What about the writers Robert Nathan and John Cheever? Don Delillo?
Or...some TV pesonalities? Like...say, Hal Linden or Carroll O'Connor ("Who's she?") or David Ogden Stiers or Marion Ross? Loretta Swit?
There is a good chance someone my age or older might recognize some of these names, but I'd bet big money anyone younger than I am would pretty much be in the dark about these people who reached pretty big heights in their respective careers.
After only -- what? -- three or four decades, many of these names that used to be often on the tongues of their respective colleagues and of the public are, at best, occasionally Googled to jog the old memory (as I had to do with Hal Linden).
These were people who made a mark on their fields -- the tier under the legends, who disappear more quickly than the legends, also, are destined to do, some day. (Many of my high school students don't know who John Wayne is.

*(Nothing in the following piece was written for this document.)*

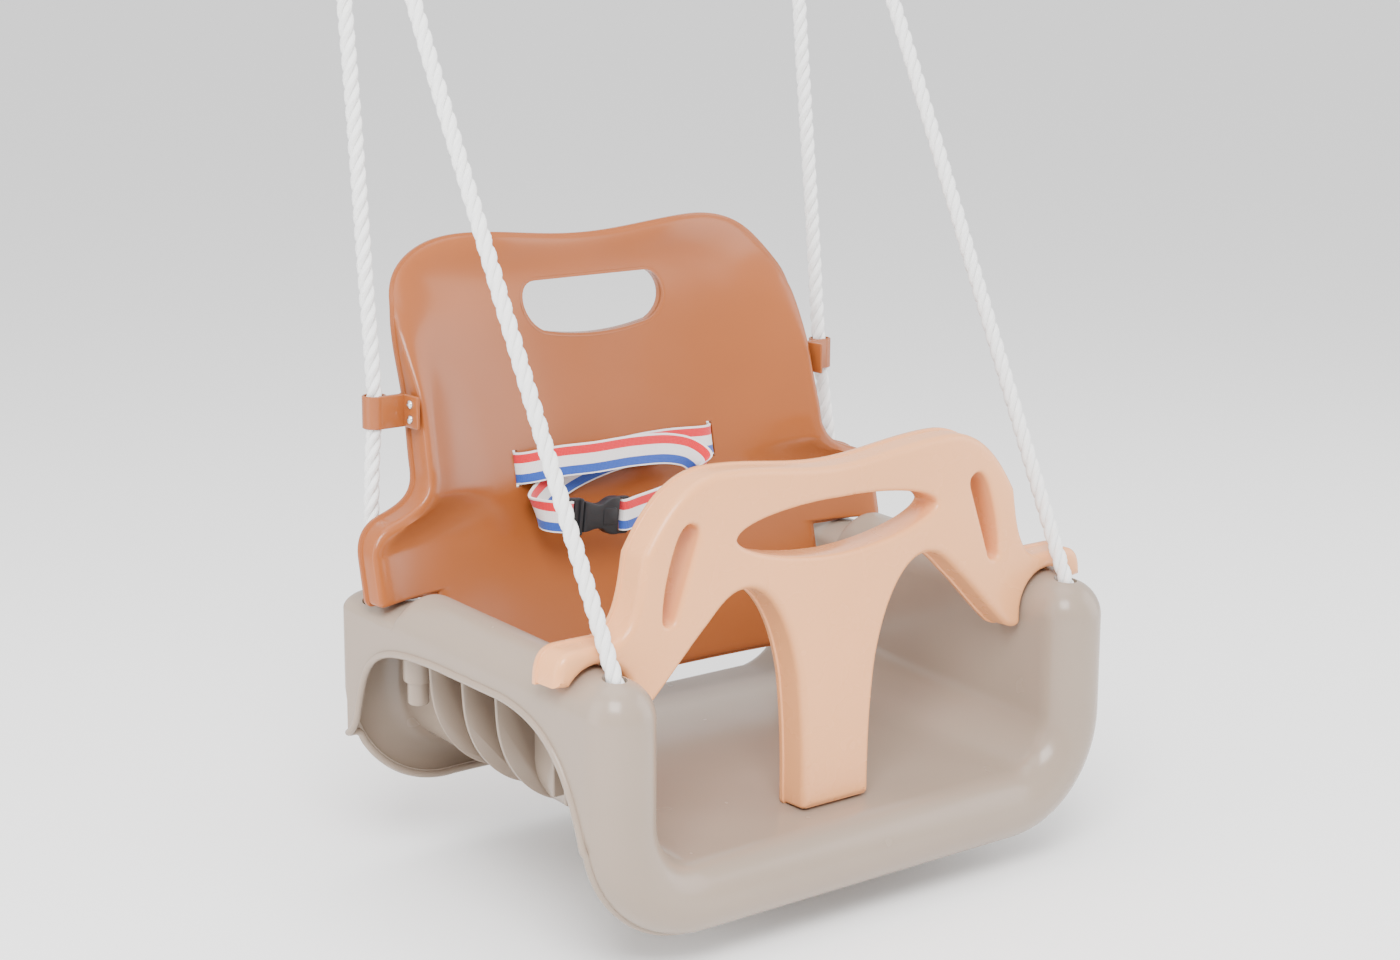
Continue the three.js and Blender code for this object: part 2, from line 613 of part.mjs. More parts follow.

Still more couldn't name a single movie he was in. None of them have any memory of the show M*A*S*H. Most have never heard of Alfred Hitchcock.)

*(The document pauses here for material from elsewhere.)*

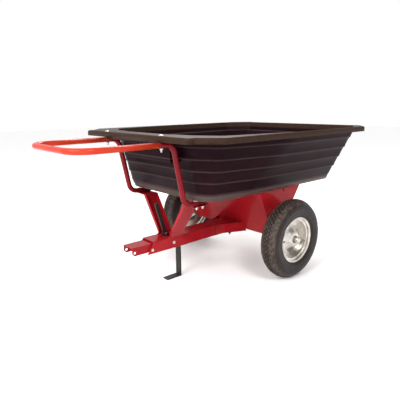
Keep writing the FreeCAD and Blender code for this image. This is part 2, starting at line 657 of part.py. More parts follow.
for name, across, turn in WHEEL_PLACES:
    place = (AXLE_X, across, "wheel_radius")

    # Tyre: round section, hollow for its tube, open between the beads.
    ring = doc.addObject("Part::Torus", name + "_tyre_ring")
    ring.setExpression("Radius1", bound("wheel_radius - tyre_section"))
    ring.setExpression("Radius2", bound("tyre_section"))
    cavity = doc.addObject("Part::Torus", name + "_tyre_cavity")
    cavity.setExpression("Radius1", bound("wheel_radius - tyre_section"))
    cavity.setExpression("Radius2", bound("tyre_section - 8"))
    mouth = doc.addObject("Part::Cylinder", name + "_tyre_mouth")
    mouth.setExpression("Radius", bound("rim_lip + 6"))
    mouth.Height = TYRE_MOUTH
    mouth.Placement = Placement(Vector(0, 0, -TYRE_MOUTH / 2), Rotation())
    hollow = doc.addObject("Part::MultiFuse", name + "_tyre_hollow")
    hollow.Shapes = [cavity, mouth]
    tyre = doc.addObject("Part::Cut", name + "_tyre")
    tyre.Base = ring
    tyre.Tool = hollow
    tyre.Placement = Placement(Vector(), Rotation(Vector(1, 0, 0), 90))
    settle(tyre, name + "_tyre", place)

    skin = doc.addObject("Part::Torus", name + "_tube_skin")
    air = doc.addObject("Part::Torus", name + "_tube_air")
    for ring, thinner in ((skin, 8.3), (air, 10.6)):
        ring.setExpression("Radius1", bound("wheel_radius - tyre_section"))
        ring.setExpression("Radius2", bound(f"tyre_section - {thinner}"))
    inner_tube = doc.addObject("Part::Cut", name + "_inner_tube")
    inner_tube.Base = skin
    inner_tube.Tool = air
    inner_tube.Placement = Placement(Vector(), Rotation(Vector(1, 0, 0), 90))
    settle(inner_tube, name + "_inner_tube", place)

    # Two pressed rim halves: lip, bead seat, well wall, joint ring and dished centre.
    for half, sign in (("outer", ""), ("inner", "-")):
        rim = turned(f"{name}_{half}_rim", [
            (f"{sign}38", "rim_lip"), (f"{sign}38", "rim_lip - 3.5"), (f"{sign}34.5", "rim_lip - 7.5"),
            (f"{sign}26.5", "rim_lip - 7.5"), (f"{sign}24", "rim_lip - 17"), (f"{sign}0.1", "rim_lip - 19"),
            (f"{sign}0.1", "62"), (f"{sign}27", "30"), (f"{sign}27", "17.1"),
            (f"{sign}29.6", "17.1"), (f"{sign}29.6", "31"), (f"{sign}2.7", "63.2"),
            (f"{sign}2.7", "rim_lip - 21.4"), (f"{sign}26", "rim_lip - 19.4"),
            (f"{sign}28.5", "rim_lip - 10"), (f"{sign}35.6", "rim_lip - 10"),
            (f"{sign}40.4", "rim_lip - 5"), (f"{sign}40.4", "rim_lip"),
        ], place, turn)
        if half == "outer":
            pocket(rim, circles(rim, "YZ_Plane", [("16", "0", "5.6")], "rim_lip - 20"), "24")

    turned(f"{name}_hub", [
        (f"-{HUB_HALF}", "12.8"), (f"{HUB_HALF}", "12.8"), (f"{HUB_HALF}", "17"), (f"-{HUB_HALF}", "17"),
    ], place, turn)
    for end, sign in (("outer", ""), ("inner", "-")):
        turned(f"{name}_{end}_bush", [
            (f"{sign}16", "axle_radius + run_clearance"), (f"{sign}43", "axle_radius + run_clearance"),
            (f"{sign}43", "16"), (f"{sign}40", "16"), (f"{sign}40", "12.75"), (f"{sign}16", "12.75"),
        ], place, turn)
    turned(f"{name}_axle_spacer", [
        ("-43.4", "axle_radius + 0.2"), ("saddle_half - track_half + 0.4", "axle_radius + 0.2"),
        ("saddle_half - track_half + 0.4", "13"), ("-43.4", "13"),
    ], place, turn)
    turned(f"{name}_axle_washer", [
        ("43.4", "axle_radius + 0.2"), ("45.4", "axle_radius + 0.2"), ("45.4", "17"), ("43.4", "17"),
    ], place, turn)
    turned(f"{name}_axle_cap", [
        ("45.6", "axle_radius + 0.05"), ("45.6", "15"), ("49", "15"), ("53", "12"), ("55.5", "6"),
        ("56", "0"), ("52.6", "0"), ("52.6", "axle_radius + 0.05"),
    ], place, turn)

    # Valve stem through the outer rim half, pointing at the hub.
    side = 1 if turn == 0.0 else -1
    stem_root = value("rim_lip - 15")
    root, inward = Vector(side * stem_root, side * 16.0, 0), Vector(-side, 0, 0)
    stem = Part.makeCylinder(5.5, 18.0, root, inward)
    stem = stem.fuse(Part.makeCylinder(3.6, 34.0, root, inward))
    solid_part(f"{name}_valve_stem", stem, place)


# ---------------------------------------------------------------- fasteners

def hexagon(across, height, base):
    corners = []
    for k in range(7):
        turn = math.radians(60.0 * k)
        corners.append(base + Vector(math.cos(turn), math.sin(turn), 0) * (across / math.sqrt(3)))
    return Part.Face(Part.makePolygon(corners)).extrude(Vector(0, 0, height))


def carriage_bolt(x, y, top, length, radius=4.0):
    """Upright bolt with a domed head standing on a surface at height top."""
    shank = Part.makeCylinder(radius, length, Vector(x, y, top - length))
    dome = Part.makeSphere(14.0, Vector(x, y, top - 8.5)).common(
        Part.makeCylinder(10.0, 8.0, Vector(x, y, top)))
    return shank.fuse(dome).removeSplitter()


def nut(x, y, top, height=6.5, across=13.0, bore=4.1):
    return hexagon(across, height, Vector(x, y, top - height)).cut(
        Part.makeCylinder(bore, height + 2.0, Vector(x, y, top - height - 1.0)))


def fastener_set(kind, places, top, *sizes):
    return Part.makeCompound([kind(x, y, top, *sizes) for x, y in places])


brim, tube_radius = value("brim_height"), value("tube_diameter / 2")
handle_low = value("handle_height") - tube_radius
head_low = value("frame_low") - tube_radius - value("gauge")
floor_top = value("floor_height + tub_wall")
wing_spots = [(WING_BOLT[0], side * WING_BOLT[1]) for side in (1, -1)]
tab_low = value("rail_bottom + 3")
solid_part("wing_bolts", fastener_set(carriage_bolt, wing_spots, tab_low + value("gauge"), 18.0))
solid_part("wing_nuts", fastener_set(nut, wing_spots, tab_low, 7.0, 15.0))
solid_part("handle_bolts", fastener_set(carriage_bolt, HANDLE_BOLTS, brim, 68.0))
solid_part("handle_nuts", fastener_set(nut, HANDLE_BOLTS, handle_low))
solid_part("frame_bolts", fastener_set(carriage_bolt, FLOOR_BOLTS, floor_top, 50.0))
solid_part("frame_nuts", fastener_set(nut, FLOOR_BOLTS, head_low))
solid_part("frame_pads", Part.makeCompound([
    bolt_hole(x, y, value("frame_low") + tube_radius, value("floor_height"), 15.0).cut(
        bolt_hole(x, y, value("frame_low"), floor_top)) for x, y in FLOOR_BOLTS]))
solid_part("saddle_bolts", fastener_set(carriage_bolt, SADDLE_BOLTS, floor_top, 18.0))
solid_part("saddle_nuts", fastener_set(nut, SADDLE_BOLTS, value("floor_height - gauge")))


def side_rivet(x, z, side):
    """Short bolt that holds a strut's foot to the rail's side wall."""
    outer = value("rail_half + gauge")
    wall = value("rail_half - gauge")
    shank = Part.makeCylinder(4.0, outer - wall, Vector(x, wall, z), Vector(0, 1, 0))
    head = Part.makeCylinder(7.5, 4.5, Vector(x, outer, z), Vector(0, 1, 0))
    rivet = shank.fuse(head).fuse(Part.makeCylinder(6.0, 1.6, Vector(x, wall - 1.6, z), Vector(0, 1, 0)))
    rivet = rivet.removeSplitter()
    return rivet if side > 0 else mirrored(rivet)


solid_part("strut_foot_bolts", Part.makeCompound(
    [side_rivet(x, z, side) for x, z in RAIL_BOLTS for side in (1, -1)]))


# ---------------------------------------------------------------- checks and files

doc.recompute()
for thing in doc.Objects:
    if "Invalid" in thing.State or "Error" in thing.State:
        raise RuntimeError(f"{thing.Label} did not recompute: {thing.State}")
labels = [thing.Label for thing in SUB_PARTS]
if len(set(labels)) != len(labels):
    raise RuntimeError("two sub-parts share a label")
os.makedirs("parts", exist_ok=True)
for thing in SUB_PARTS:
    shape = thing.Shape
    if shape.isNull() or not shape.isValid():
        raise RuntimeError(f"{thing.Label} has a bad shape")
    shape.exportStep(f"parts/{thing.Label}.step")
box = Part.makeCompound([thing.Shape for thing in SUB_PARTS]).BoundBox
print(len(SUB_PARTS), "sub-parts, box", box)
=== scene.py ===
import math
import bmesh
import bpy
from mathutils import Matrix, Vector
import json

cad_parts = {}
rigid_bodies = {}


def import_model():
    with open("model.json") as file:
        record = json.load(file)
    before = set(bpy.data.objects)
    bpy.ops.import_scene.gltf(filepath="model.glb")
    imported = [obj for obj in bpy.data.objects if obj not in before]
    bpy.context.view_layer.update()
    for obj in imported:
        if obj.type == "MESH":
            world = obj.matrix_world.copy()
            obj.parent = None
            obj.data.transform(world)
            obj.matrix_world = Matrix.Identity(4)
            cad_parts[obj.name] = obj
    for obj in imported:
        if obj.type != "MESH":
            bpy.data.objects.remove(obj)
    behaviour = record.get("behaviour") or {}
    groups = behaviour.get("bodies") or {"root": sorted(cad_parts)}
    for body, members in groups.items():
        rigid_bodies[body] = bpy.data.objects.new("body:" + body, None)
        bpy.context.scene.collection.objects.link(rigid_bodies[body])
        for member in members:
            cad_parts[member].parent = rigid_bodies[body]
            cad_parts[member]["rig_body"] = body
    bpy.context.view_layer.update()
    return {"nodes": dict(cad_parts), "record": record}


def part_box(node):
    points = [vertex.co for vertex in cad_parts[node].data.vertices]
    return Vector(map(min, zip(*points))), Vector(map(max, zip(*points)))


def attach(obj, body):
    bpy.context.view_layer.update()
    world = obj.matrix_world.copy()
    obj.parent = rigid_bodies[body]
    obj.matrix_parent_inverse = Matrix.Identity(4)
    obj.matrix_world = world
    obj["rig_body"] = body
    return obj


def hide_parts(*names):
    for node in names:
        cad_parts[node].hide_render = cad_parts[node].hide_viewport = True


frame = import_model()
axleX, axleZ = -0.23785, 0.203   # the axle, in the cart's frame
print("frame loaded:", len(frame["nodes"]), "nodes")


# sockets that take part in plain expressions
class Wire:
    def __init__(self, finish, plug):
        self.finish = finish
        self.plug = plug

    def calc(self, operation, first, second):
        return self.finish.node("ShaderNodeMath", {"operation": operation}, {0: first, 1: second})

    def __add__(self, other):
        return self.calc("ADD", self, other)

    def __radd__(self, other):
        return self.calc("ADD", other, self)

    def __sub__(self, other):
        return self.calc("SUBTRACT", self, other)

    def __rsub__(self, other):
        return self.calc("SUBTRACT", other, self)

    def __mul__(self, other):
        return self.calc("MULTIPLY", self, other)

    def __rmul__(self, other):
        return self.calc("MULTIPLY", other, self)

    def __truediv__(self, other):
        return self.calc("DIVIDE", self, other)

    def __rtruediv__(self, other):
        return self.calc("DIVIDE", other, self)

    def __pow__(self, other):
        return self.calc("POWER", self, other)

    def __mod__(self, other):
        return self.calc("MODULO", self, other)


class Finish:
    def __init__(self, name):
        self.material = bpy.data.materials.new(name)
        self.material.use_nodes = True
        self.tree = self.material.node_tree
        self.tree.nodes.clear()
        self.spot = self.node("ShaderNodeTexCoord", out="Object")

    def node(self, kind, settings=None, values=None, out=0):
        made = self.tree.nodes.new(kind)
        for word, value in (settings or {}).items():
            if word == "stops":
                elements = made.color_ramp.elements
                while len(elements) < len(value):
                    elements.new(0.5)
                for element, (place, grey) in zip(elements, value):
                    element.position = place
                    element.color = (grey, grey, grey, 1.0)
            else:
                setattr(made, word, value)
        for word, value in (values or {}).items():
            socket = made.inputs[word]
            if isinstance(value, Wire):
                self.tree.links.new(value.plug, socket)
            elif socket.type == "RGBA":
                socket.default_value = (*value, 1.0)
            else:
                socket.default_value = value
        return Wire(self, made.outputs[out]) if made.outputs else made

    def moved(self, shift=(0, 0, 0), scale=(1, 1, 1), turn=(0, 0, 0)):
        return self.node("ShaderNodeMapping", {}, {"Vector": self.spot, "Location": shift,
                                                   "Scale": scale, "Rotation": turn})

    def noise(self, scale, detail=3.0, place=None, warp=0.0, rough=0.55):
        return self.node("ShaderNodeTexNoise", {},
                         {"Vector": place or self.spot, "Scale": scale, "Detail": detail,
                          "Distortion": warp, "Roughness": rough})

    def ramp(self, value, *stops):
        return self.node("ShaderNodeValToRGB", {"stops": stops}, {"Fac": value})

    def tint(self, mask, low, high):
        return self.node("ShaderNodeMix", {"data_type": "RGBA"}, {0: mask, 6: low, 7: high}, 2)

    def axis(self, name, place=None):
        return self.node("ShaderNodeSeparateXYZ", {}, {0: place or self.spot}, name)

    def band(self, value, low, high):
        return self.node("ShaderNodeMapRange", {"interpolation_type": "SMOOTHSTEP"},
                         {"Value": value, "From Min": low, "From Max": high})

    def bump(self, height, strength, distance, below=None):
        values = {"Height": height, "Strength": strength, "Distance": distance}
        if below:
            values["Normal"] = below
        return self.node("ShaderNodeBump", {}, values)

    def done(self, **sockets):
        words = {"colour": "Base Color", "rough": "Roughness", "metal": "Metallic",
                 "coat": "Coat Weight", "coatRough": "Coat Roughness", "normal": "Normal",
                 "specular": "Specular IOR Level"}
        shader = self.node("ShaderNodeBsdfPrincipled", {}, {words[w]: v for w, v in sockets.items()})
        self.node("ShaderNodeOutputMaterial", {}, {"Surface": shader})
        return self.material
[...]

If it were not for school and annoying teachers like me, the kids would not recognize names like Twain and Steinbeck.
Even the more current people, like Toni Morrison -- still alive and still writing and still brilliant -- are not common knowledge.(Delillo is still writing. Does your teenaged daughter know who he is? Does your forty-year-old neighbor? Do you? He's won a Pulitzer.)
So what's the point of rising on the ladder? What's the point of fame? I write and Toni Morrison writes. I compose and Alexander Desplat (I know -- who's he?) composes. In a few decades, none of us will be remembered, however high we climb.
There are just too many people, now, and too much information saturation for us to have Shakespeares or DaVincis in 500 years.
The thing is, we do what we do because we love it. In the end, time will wipe us all out like a sandstorm over a Saharan city. Fame is worthless in the long run. What's worth something is doing the thing. And I just did. And I will do it again on Friday -- whether anyone reads or not.